1960'ların sonunda dünya ekonomisi krize girdi. Kriz SSCB, Doğu Avrupa ve Çin'deki stalinist rejimleri de etkiledi. Batı'da yeni-liberalizmin işçi sınıfına saldırısı başlamışken ÇKP 1978'de bu eğilime paralel olarak ‘piyasa sosyalizmi’ni ilan etti. Ekonomi, ÇKP denetiminde olacaktı. Ancak ticari girişimler, şirketleşme, mülk edinme gibi haklar Çin'li kapitalistlere tanınanacaktı. Çin, SSCB'den erken davranarak krize yanıt vermiş ve yoğun bir emek sömürüsüne gir- iş mişti. Ekonomik politikaların sonucu sosyal yıkımdı. İşsizlerin sayısı arttı. Özel girişimcilerin elinde emek piyasası kuralsız- laştırıldı. Rüşvet yaygınlaşırken, ücretler düştü.
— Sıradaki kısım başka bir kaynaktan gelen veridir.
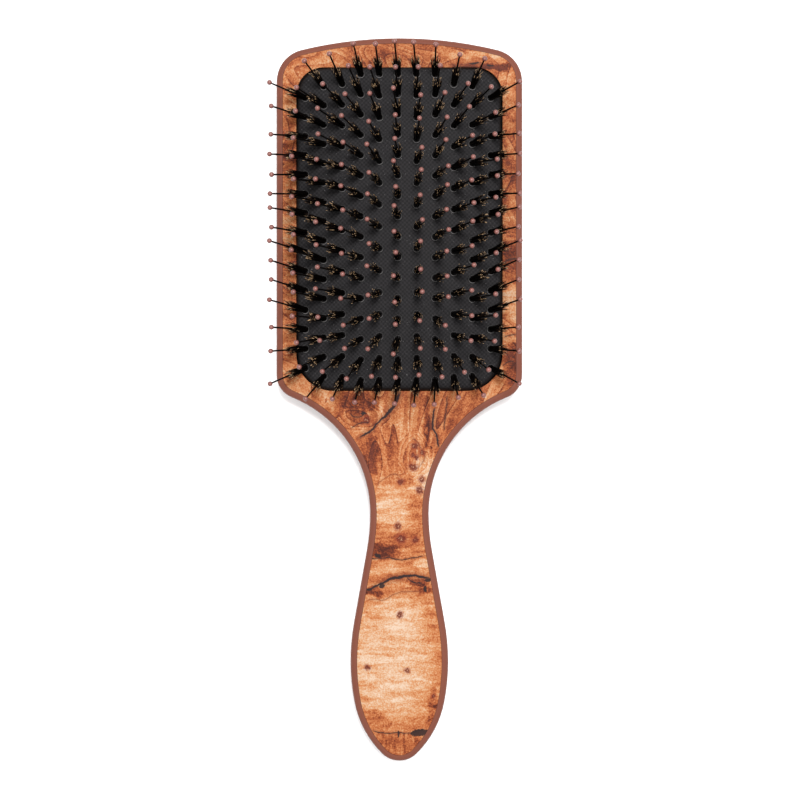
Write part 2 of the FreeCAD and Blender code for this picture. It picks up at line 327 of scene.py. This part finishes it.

Doğu Avrupa ve SSCB'de yşayan milyonlarca insan gibi Çin halkı da sefaleti yaşıyordu.
4 Nisan'da 3 bin öğrenci Tiananmen Meydanı'nında gösteri yaptı. Yıllardır biriken öfke patlamıştı. ÇKP göstericilere karşı nasıl tutum alacağı konusunda ikiye bölündü. Bir taraf göstericilerle konuşulmasını isterken, diğer taraf zorla dağıtma yanlısıydı. Bölünme ve kararsızlık, 3 bin öğrencinin eylemini bir an da büyüttü. Korku yok olmuştu. 29 Nisan'da 50 bin öğrenci Pekin sokaklarında yürüdü ve ÇKP'nin taleplerini bir an önce yerine getirmesini istedi. Öğrencilerin çoğu sosyalistti. ÇKP'deki bürokrasiden ve yozlaşmadan nefret ediyorlardı. 4 Mayıs'ta Pekin'de bu kez yüzbin öğrenci ve işçi yürüdü. İşçiler kitlesel olarak harekete katılmıştı. 13 Mayıs'ta kendilerini 'iç kargaşa çıkarmak'la suçlayan ÇKP'yi protesto eden öğrenciler ve işçiler Tiananmen Meydanı'nı işgal etti, açlık grevine başladı. Açlık grevi 200'den fazla şehirde grevlere ve protesto gösterilerine ulaşan bir dalgayı başlattı.
20 Mayıs günü sıkıyönetim ilan edildi. Çin ordusunun yüzde 10'unu oluşturan 300 bin asker Pekin'e yerleştirildi. 3 Haziran günü Çin Halk Ordusu'na bağlı tanklar alana giriş yaptı. Öğrenciler tankların önüne çıktılar. Tanklar üzerilerine sürüldü. Binlerce öğrenci ve işçi yaşamını yitirdi. Binlercesi tutuklandı. 15 Haziran’a kadar çatışmalar bir çok yerde sürdü. Ancak ayaklanma bu kez kanla bastırılmıştı.
Ayaklanma sırasında eylemcileri diyalogla ikna etmeyi savunduğu için ÇKP genel sekreterliğinden alınan Zhao Ziyang anıları büyük bir direnişin tarihine ışık tutacak.